▶ **Exercise**
Below is a listing; reproduce each line of it exactly.

────────────────────

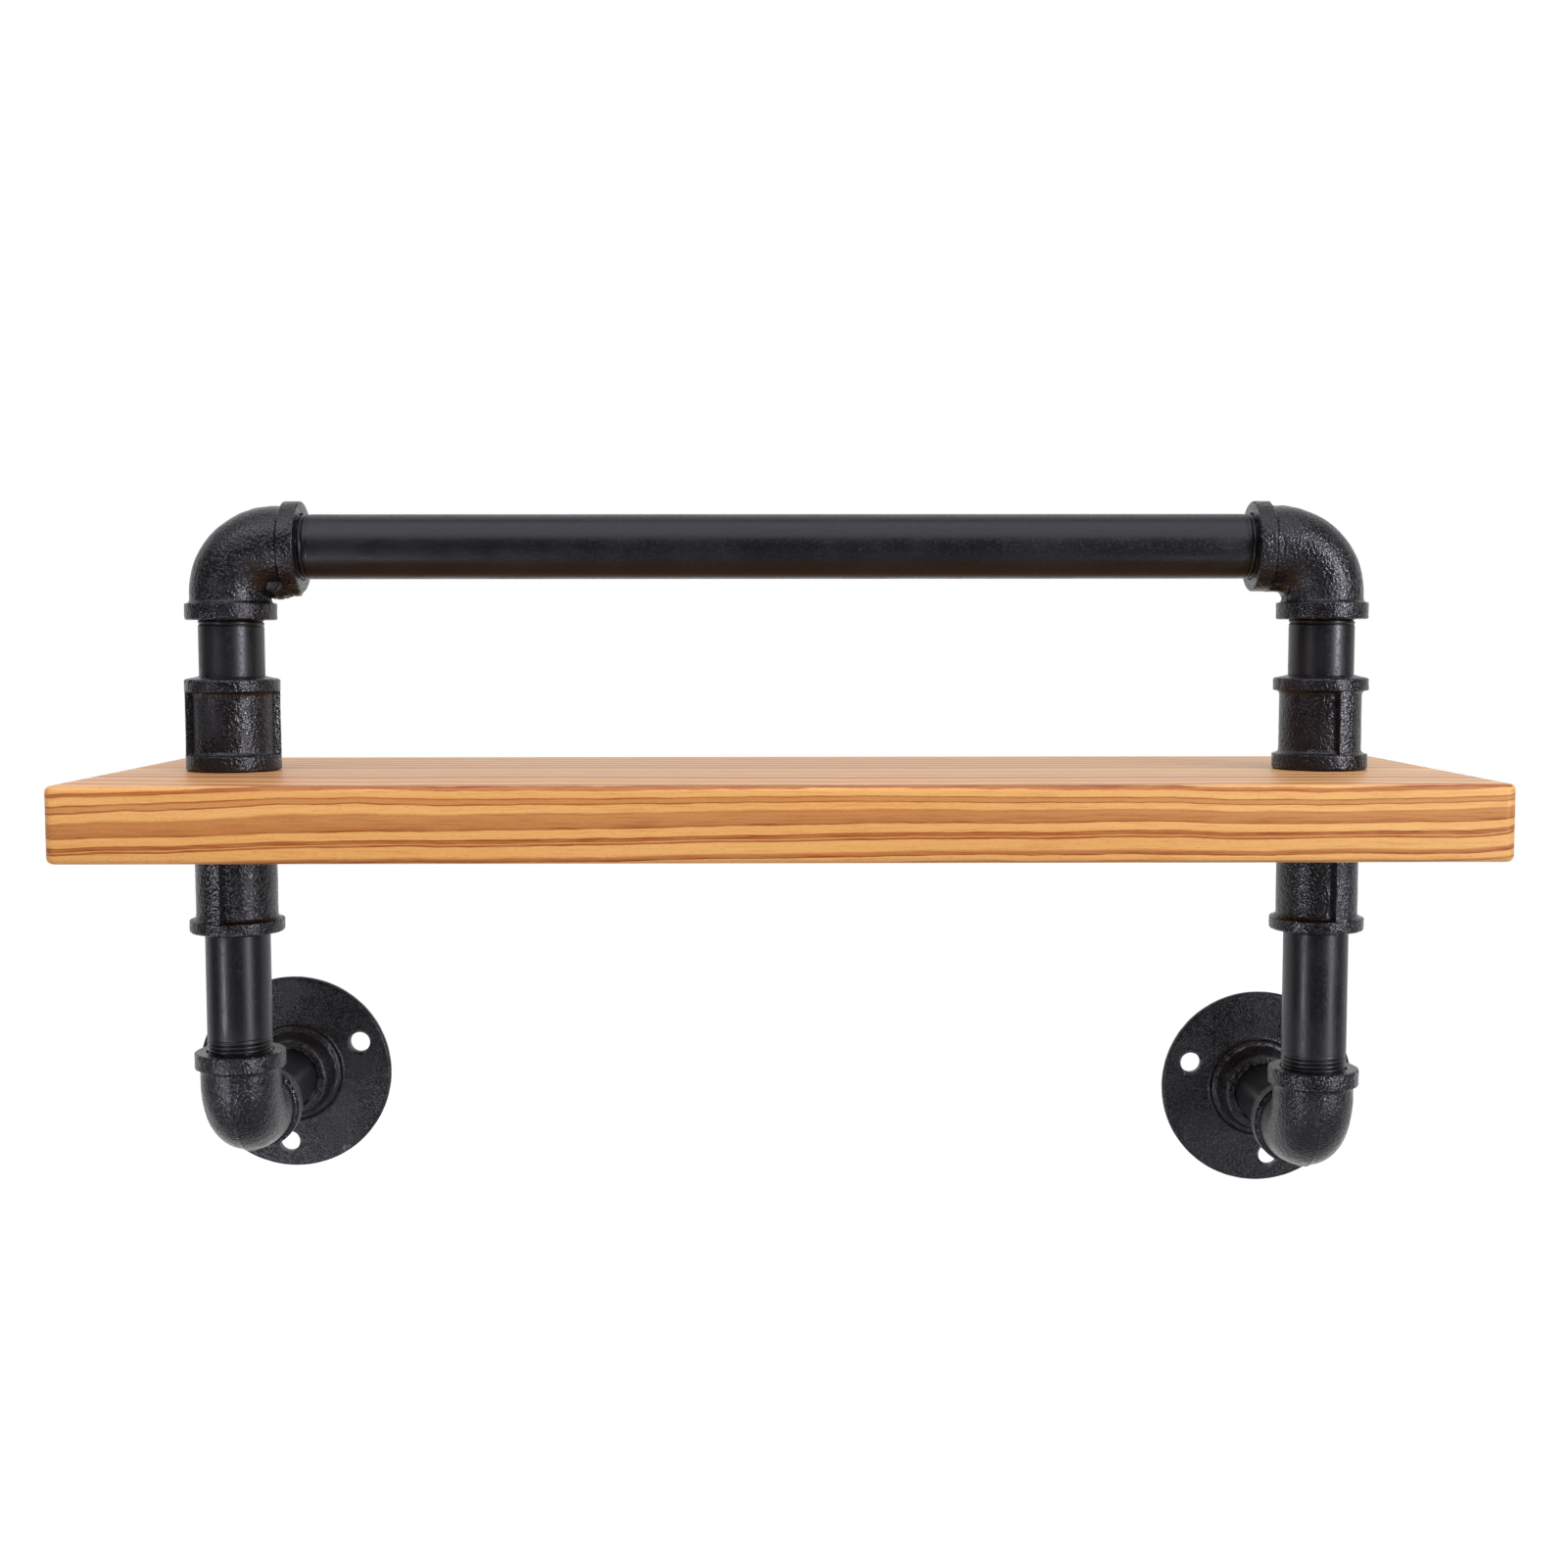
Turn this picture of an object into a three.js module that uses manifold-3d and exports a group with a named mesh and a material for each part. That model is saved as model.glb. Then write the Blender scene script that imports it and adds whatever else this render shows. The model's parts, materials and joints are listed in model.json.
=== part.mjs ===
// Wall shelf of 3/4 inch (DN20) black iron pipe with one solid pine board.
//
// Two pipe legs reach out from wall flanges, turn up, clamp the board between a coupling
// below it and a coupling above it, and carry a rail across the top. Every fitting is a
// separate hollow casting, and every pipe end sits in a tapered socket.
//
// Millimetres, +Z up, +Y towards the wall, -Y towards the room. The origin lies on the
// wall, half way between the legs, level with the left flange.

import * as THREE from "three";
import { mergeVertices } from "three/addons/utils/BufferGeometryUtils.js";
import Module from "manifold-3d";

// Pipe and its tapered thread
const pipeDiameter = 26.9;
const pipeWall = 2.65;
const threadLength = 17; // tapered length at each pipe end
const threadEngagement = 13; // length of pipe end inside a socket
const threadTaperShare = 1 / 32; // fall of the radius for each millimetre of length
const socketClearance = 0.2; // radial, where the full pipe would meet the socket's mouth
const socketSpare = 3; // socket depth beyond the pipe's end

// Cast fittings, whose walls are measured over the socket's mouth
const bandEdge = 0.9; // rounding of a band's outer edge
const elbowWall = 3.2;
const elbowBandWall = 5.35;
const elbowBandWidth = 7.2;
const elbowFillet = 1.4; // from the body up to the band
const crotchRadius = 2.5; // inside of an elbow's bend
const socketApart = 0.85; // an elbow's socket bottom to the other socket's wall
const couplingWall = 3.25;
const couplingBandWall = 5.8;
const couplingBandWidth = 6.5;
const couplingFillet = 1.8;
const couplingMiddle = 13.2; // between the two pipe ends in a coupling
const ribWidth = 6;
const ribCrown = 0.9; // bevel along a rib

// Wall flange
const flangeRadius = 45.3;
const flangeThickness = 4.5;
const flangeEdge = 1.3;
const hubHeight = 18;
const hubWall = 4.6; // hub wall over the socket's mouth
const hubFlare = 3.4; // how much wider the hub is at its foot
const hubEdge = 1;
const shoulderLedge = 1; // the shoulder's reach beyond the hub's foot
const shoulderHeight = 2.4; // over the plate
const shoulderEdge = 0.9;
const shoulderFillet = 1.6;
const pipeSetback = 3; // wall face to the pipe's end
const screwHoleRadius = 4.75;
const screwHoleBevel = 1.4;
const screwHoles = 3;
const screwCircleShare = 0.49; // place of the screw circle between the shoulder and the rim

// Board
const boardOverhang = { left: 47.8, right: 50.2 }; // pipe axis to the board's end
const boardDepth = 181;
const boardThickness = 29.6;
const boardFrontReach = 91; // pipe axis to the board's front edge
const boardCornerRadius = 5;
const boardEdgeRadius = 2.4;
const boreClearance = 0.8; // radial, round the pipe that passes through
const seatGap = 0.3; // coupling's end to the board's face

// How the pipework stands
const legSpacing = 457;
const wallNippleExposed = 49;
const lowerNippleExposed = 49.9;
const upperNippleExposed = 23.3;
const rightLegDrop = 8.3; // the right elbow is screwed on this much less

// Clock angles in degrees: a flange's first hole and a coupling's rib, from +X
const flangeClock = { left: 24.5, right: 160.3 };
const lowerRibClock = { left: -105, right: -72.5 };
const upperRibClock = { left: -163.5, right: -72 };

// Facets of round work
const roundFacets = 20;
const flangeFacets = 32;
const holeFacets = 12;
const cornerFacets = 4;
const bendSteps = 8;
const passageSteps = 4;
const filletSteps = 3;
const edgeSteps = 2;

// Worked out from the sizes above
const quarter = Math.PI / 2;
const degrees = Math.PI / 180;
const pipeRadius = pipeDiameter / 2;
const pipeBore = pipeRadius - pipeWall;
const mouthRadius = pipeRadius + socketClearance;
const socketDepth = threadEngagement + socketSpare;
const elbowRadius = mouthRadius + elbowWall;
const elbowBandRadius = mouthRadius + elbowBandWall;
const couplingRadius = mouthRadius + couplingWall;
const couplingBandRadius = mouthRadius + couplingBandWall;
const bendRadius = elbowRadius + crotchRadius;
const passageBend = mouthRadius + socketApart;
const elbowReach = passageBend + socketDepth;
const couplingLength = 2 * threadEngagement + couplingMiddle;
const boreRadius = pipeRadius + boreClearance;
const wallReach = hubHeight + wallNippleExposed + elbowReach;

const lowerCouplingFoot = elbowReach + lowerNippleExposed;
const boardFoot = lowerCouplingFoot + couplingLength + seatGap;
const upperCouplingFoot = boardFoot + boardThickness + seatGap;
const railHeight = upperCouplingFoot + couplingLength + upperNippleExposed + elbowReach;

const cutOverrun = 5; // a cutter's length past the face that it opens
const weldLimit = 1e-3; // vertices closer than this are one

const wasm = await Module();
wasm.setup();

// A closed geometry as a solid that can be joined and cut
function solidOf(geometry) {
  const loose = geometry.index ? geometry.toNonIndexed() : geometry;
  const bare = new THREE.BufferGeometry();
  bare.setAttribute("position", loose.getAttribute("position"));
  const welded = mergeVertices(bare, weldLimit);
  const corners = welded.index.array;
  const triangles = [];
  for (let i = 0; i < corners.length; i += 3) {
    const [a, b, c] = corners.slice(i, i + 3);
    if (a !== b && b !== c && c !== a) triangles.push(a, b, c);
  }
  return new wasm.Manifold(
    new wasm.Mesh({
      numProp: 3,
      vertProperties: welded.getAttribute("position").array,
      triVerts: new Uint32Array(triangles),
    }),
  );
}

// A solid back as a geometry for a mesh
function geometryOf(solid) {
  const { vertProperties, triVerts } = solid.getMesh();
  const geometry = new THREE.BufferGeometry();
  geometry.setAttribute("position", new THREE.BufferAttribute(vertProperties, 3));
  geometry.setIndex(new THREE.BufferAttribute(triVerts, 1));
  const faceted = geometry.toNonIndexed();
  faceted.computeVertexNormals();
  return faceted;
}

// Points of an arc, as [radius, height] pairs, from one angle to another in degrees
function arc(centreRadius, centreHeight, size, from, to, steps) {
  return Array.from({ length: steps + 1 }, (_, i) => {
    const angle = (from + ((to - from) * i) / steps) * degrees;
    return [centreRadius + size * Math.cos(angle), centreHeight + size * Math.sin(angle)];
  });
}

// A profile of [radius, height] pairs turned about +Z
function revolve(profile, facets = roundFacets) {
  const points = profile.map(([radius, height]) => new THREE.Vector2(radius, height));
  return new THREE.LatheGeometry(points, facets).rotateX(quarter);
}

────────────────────

▶ **Worked answer**
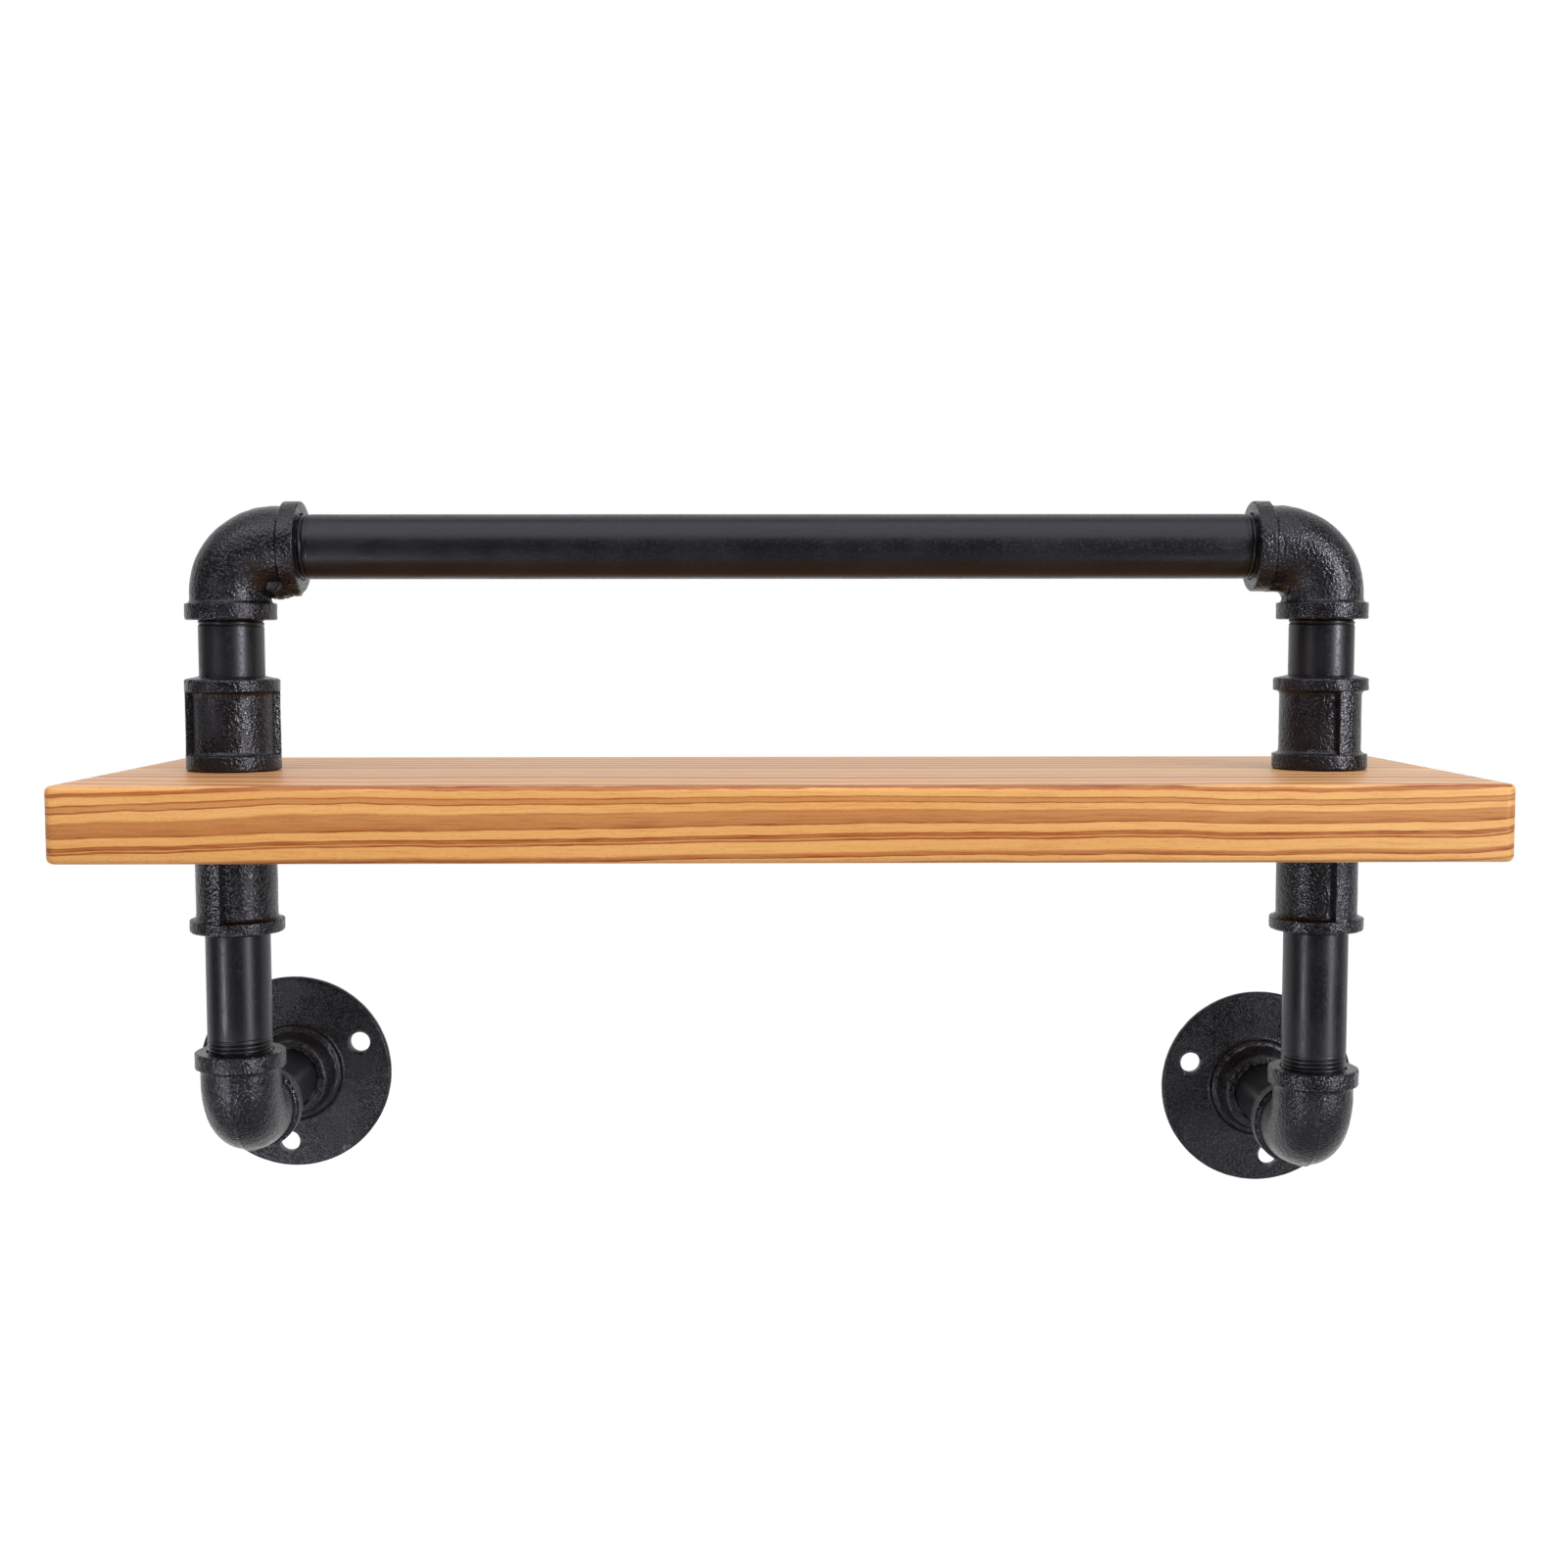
Turn this picture of an object into a three.js module that uses manifold-3d and exports a group with a named mesh and a material for each part. That model is saved as model.glb. Then write the Blender scene script that imports it and adds whatever else this render shows. The model's parts, materials and joints are listed in model.json.
=== part.mjs ===
// Wall shelf of 3/4 inch (DN20) black iron pipe with one solid pine board.
//
// Two pipe legs reach out from wall flanges, turn up, clamp the board between a coupling
// below it and a coupling above it, and carry a rail across the top. Every fitting is a
// separate hollow casting, and every pipe end sits in a tapered socket.
//
// Millimetres, +Z up, +Y towards the wall, -Y towards the room. The origin lies on the
// wall, half way between the legs, level with the left flange.

import * as THREE from "three";
import { mergeVertices } from "three/addons/utils/BufferGeometryUtils.js";
import Module from "manifold-3d";

// Pipe and its tapered thread
const pipeDiameter = 26.9;
const pipeWall = 2.65;
const threadLength = 17; // tapered length at each pipe end
const threadEngagement = 13; // length of pipe end inside a socket
const threadTaperShare = 1 / 32; // fall of the radius for each millimetre of length
const socketClearance = 0.2; // radial, where the full pipe would meet the socket's mouth
const socketSpare = 3; // socket depth beyond the pipe's end

// Cast fittings, whose walls are measured over the socket's mouth
const bandEdge = 0.9; // rounding of a band's outer edge
const elbowWall = 3.2;
const elbowBandWall = 5.35;
const elbowBandWidth = 7.2;
const elbowFillet = 1.4; // from the body up to the band
const crotchRadius = 2.5; // inside of an elbow's bend
const socketApart = 0.85; // an elbow's socket bottom to the other socket's wall
const couplingWall = 3.25;
const couplingBandWall = 5.8;
const couplingBandWidth = 6.5;
const couplingFillet = 1.8;
const couplingMiddle = 13.2; // between the two pipe ends in a coupling
const ribWidth = 6;
const ribCrown = 0.9; // bevel along a rib

// Wall flange
const flangeRadius = 45.3;
const flangeThickness = 4.5;
const flangeEdge = 1.3;
const hubHeight = 18;
const hubWall = 4.6; // hub wall over the socket's mouth
const hubFlare = 3.4; // how much wider the hub is at its foot
const hubEdge = 1;
const shoulderLedge = 1; // the shoulder's reach beyond the hub's foot
const shoulderHeight = 2.4; // over the plate
const shoulderEdge = 0.9;
const shoulderFillet = 1.6;
const pipeSetback = 3; // wall face to the pipe's end
const screwHoleRadius = 4.75;
const screwHoleBevel = 1.4;
const screwHoles = 3;
const screwCircleShare = 0.49; // place of the screw circle between the shoulder and the rim

// Board
const boardOverhang = { left: 47.8, right: 50.2 }; // pipe axis to the board's end
const boardDepth = 181;
const boardThickness = 29.6;
const boardFrontReach = 91; // pipe axis to the board's front edge
const boardCornerRadius = 5;
const boardEdgeRadius = 2.4;
const boreClearance = 0.8; // radial, round the pipe that passes through
const seatGap = 0.3; // coupling's end to the board's face

// How the pipework stands
const legSpacing = 457;
const wallNippleExposed = 49;
const lowerNippleExposed = 49.9;
const upperNippleExposed = 23.3;
const rightLegDrop = 8.3; // the right elbow is screwed on this much less

// Clock angles in degrees: a flange's first hole and a coupling's rib, from +X
const flangeClock = { left: 24.5, right: 160.3 };
const lowerRibClock = { left: -105, right: -72.5 };
const upperRibClock = { left: -163.5, right: -72 };

// Facets of round work
const roundFacets = 20;
const flangeFacets = 32;
const holeFacets = 12;
const cornerFacets = 4;
const bendSteps = 8;
const passageSteps = 4;
const filletSteps = 3;
const edgeSteps = 2;

// Worked out from the sizes above
const quarter = Math.PI / 2;
const degrees = Math.PI / 180;
const pipeRadius = pipeDiameter / 2;
const pipeBore = pipeRadius - pipeWall;
const mouthRadius = pipeRadius + socketClearance;
const socketDepth = threadEngagement + socketSpare;
const elbowRadius = mouthRadius + elbowWall;
const elbowBandRadius = mouthRadius + elbowBandWall;
const couplingRadius = mouthRadius + couplingWall;
const couplingBandRadius = mouthRadius + couplingBandWall;
const bendRadius = elbowRadius + crotchRadius;
const passageBend = mouthRadius + socketApart;
const elbowReach = passageBend + socketDepth;
const couplingLength = 2 * threadEngagement + couplingMiddle;
const boreRadius = pipeRadius + boreClearance;
const wallReach = hubHeight + wallNippleExposed + elbowReach;

const lowerCouplingFoot = elbowReach + lowerNippleExposed;
const boardFoot = lowerCouplingFoot + couplingLength + seatGap;
const upperCouplingFoot = boardFoot + boardThickness + seatGap;
const railHeight = upperCouplingFoot + couplingLength + upperNippleExposed + elbowReach;

const cutOverrun = 5; // a cutter's length past the face that it opens
const weldLimit = 1e-3; // vertices closer than this are one

const wasm = await Module();
wasm.setup();

// A closed geometry as a solid that can be joined and cut
function solidOf(geometry) {
  const loose = geometry.index ? geometry.toNonIndexed() : geometry;
  const bare = new THREE.BufferGeometry();
  bare.setAttribute("position", loose.getAttribute("position"));
  const welded = mergeVertices(bare, weldLimit);
  const corners = welded.index.array;
  const triangles = [];
  for (let i = 0; i < corners.length; i += 3) {
    const [a, b, c] = corners.slice(i, i + 3);
    if (a !== b && b !== c && c !== a) triangles.push(a, b, c);
  }
  return new wasm.Manifold(
    new wasm.Mesh({
      numProp: 3,
      vertProperties: welded.getAttribute("position").array,
      triVerts: new Uint32Array(triangles),
    }),
  );
}

// A solid back as a geometry for a mesh
function geometryOf(solid) {
  const { vertProperties, triVerts } = solid.getMesh();
  const geometry = new THREE.BufferGeometry();
  geometry.setAttribute("position", new THREE.BufferAttribute(vertProperties, 3));
  geometry.setIndex(new THREE.BufferAttribute(triVerts, 1));
  const faceted = geometry.toNonIndexed();
  faceted.computeVertexNormals();
  return faceted;
}

// Points of an arc, as [radius, height] pairs, from one angle to another in degrees
function arc(centreRadius, centreHeight, size, from, to, steps) {
  return Array.from({ length: steps + 1 }, (_, i) => {
    const angle = (from + ((to - from) * i) / steps) * degrees;
    return [centreRadius + size * Math.cos(angle), centreHeight + size * Math.sin(angle)];
  });
}

// A profile of [radius, height] pairs turned about +Z
function revolve(profile, facets = roundFacets) {
  const points = profile.map(([radius, height]) => new THREE.Vector2(radius, height));
  return new THREE.LatheGeometry(points, facets).rotateX(quarter);
}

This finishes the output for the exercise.